The short story of leading through fairness is:

Taking the time to know each one and help them with their development with taylor made actions.

Clearly explaining the reality as it is, with the facts and rules of the game. Being transparent about the good and the bad and then letting them make their own choices.

Hold each individual accountable for their actions. Most importantly oneself. Delivering on promises consistently.

Try new things to push personal bounderies.

Understand that everyone wants to grow their careers fast, yet not everyone is able or willing to pay the prices. The more evident that this becomes, the more productive the team will be.

There is always a choice to be somewhere else. No one should be tricked into staying with false promises.

Decisions

I have made so many decisions on your behalf. How could I possibly know they have been the right ones? I guess only you will show me.

Trying to be me

I have been trying all my life to be me, and failing miserably at it.

Must people around me would think that I have the concept of myself all figured out, since I have never been good at doing as I’m told.
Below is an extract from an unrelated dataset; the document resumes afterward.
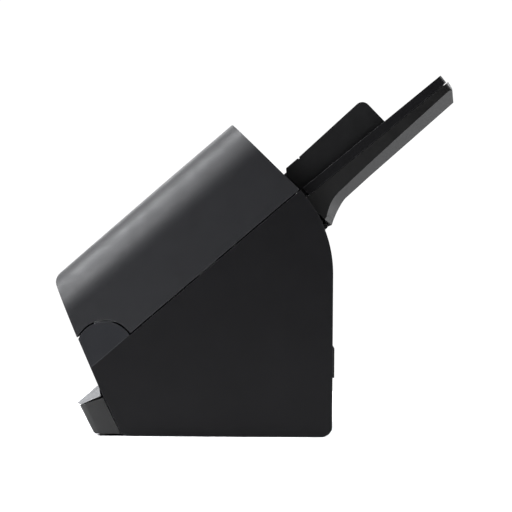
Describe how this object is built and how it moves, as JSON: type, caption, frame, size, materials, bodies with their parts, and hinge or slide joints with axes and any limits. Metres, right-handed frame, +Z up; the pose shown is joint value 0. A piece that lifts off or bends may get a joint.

I have done as I have pleased in every moment of my life. I understood quite early on, that choices have consequences and that I might as well stand by my choices if I was to enjoy or suffer the outcome.

I have been a rebel, just not the rebel you are imagining, but a sort of boring rebel. The problem has been that together with understanding consequences, I also realized how my actions impact others. So, I became extremely careful and cautious in choosing the things that pleased me, depending on how they affected others.

You would think that by doing this, I would basically do what I was told, but it was even worse, I decided that the things that please me (and hence the ones that I would do) would be those that benefit others, even if the other is not asking. Not ever stopping to ask what was beneficial for me or in which ways some of my choices would harm me.

This has been the biggest failure when attempting to live my life, I always try to live somebody else’s.